The right-to-work vote follows two weeks of "hearings" on billions of dollars and hundreds of pages of budget bills that did not go through the committee process, worker’s compensation reforms that did not go through the committee process, and tort reforms that did not go through the committee process.

It’s clear that while Illinois is facing an unprecedented budget crisis, Democrats in control would rather scheme to score political points than work across party lines to actually solve the problems their policies have created.

Tort Reform
House Republicans toughen push for tort reform. Trail-lawyer-friendly State laws and court procedures, which go far beyond the rights granted to trial lawyers in neighboring and comparable states, are blamed for a substantial share of the continued economic gap between Illinois and the rest of the U.S. House Republicans are working with civil justice reform groups to enact needed reforms to these laws.
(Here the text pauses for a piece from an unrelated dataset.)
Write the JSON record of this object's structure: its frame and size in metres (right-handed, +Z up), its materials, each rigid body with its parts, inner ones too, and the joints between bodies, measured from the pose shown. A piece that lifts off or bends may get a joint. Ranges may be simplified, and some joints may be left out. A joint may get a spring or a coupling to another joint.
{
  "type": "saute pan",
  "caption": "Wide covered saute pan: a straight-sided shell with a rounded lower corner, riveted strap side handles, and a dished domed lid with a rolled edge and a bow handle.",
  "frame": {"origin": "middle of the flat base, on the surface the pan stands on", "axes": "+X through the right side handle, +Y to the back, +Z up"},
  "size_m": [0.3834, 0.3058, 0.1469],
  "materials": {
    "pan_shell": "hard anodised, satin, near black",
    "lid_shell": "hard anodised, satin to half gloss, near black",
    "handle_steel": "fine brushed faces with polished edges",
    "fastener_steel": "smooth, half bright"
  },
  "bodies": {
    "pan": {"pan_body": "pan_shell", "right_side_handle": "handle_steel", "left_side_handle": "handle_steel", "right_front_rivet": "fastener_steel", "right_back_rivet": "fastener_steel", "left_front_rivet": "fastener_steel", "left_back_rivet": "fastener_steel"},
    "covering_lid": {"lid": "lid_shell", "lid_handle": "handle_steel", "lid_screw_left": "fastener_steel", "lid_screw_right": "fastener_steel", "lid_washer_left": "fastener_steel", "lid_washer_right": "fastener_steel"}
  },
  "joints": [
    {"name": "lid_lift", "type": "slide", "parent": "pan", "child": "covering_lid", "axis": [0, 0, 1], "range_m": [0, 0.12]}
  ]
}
Ragged and inconsistent legal dicta, derived from individual outliers of case law, have helped to create lawsuit-friendly Illinois courtrooms where trial lawyers eagerly congregate to go venue-shopping. Cook County contains less than half of the people of Illinois, but accounts for 64.1% of all court cases filed in Illinois. In southern Illinois, Madison County and St. Clair County, twin counties located across the Mississippi River from St. Louis, have become even more of a haven for venue-shopping. Civil actions are filed in Madison County at double the rate of Cook County, 6.5 times the rate of filings in Illinois outside these three counties, and many times the rate of filings of other U.S. states that do not encourage plaintiff law. Advocates have long called Madison County a “judicial hellhole.”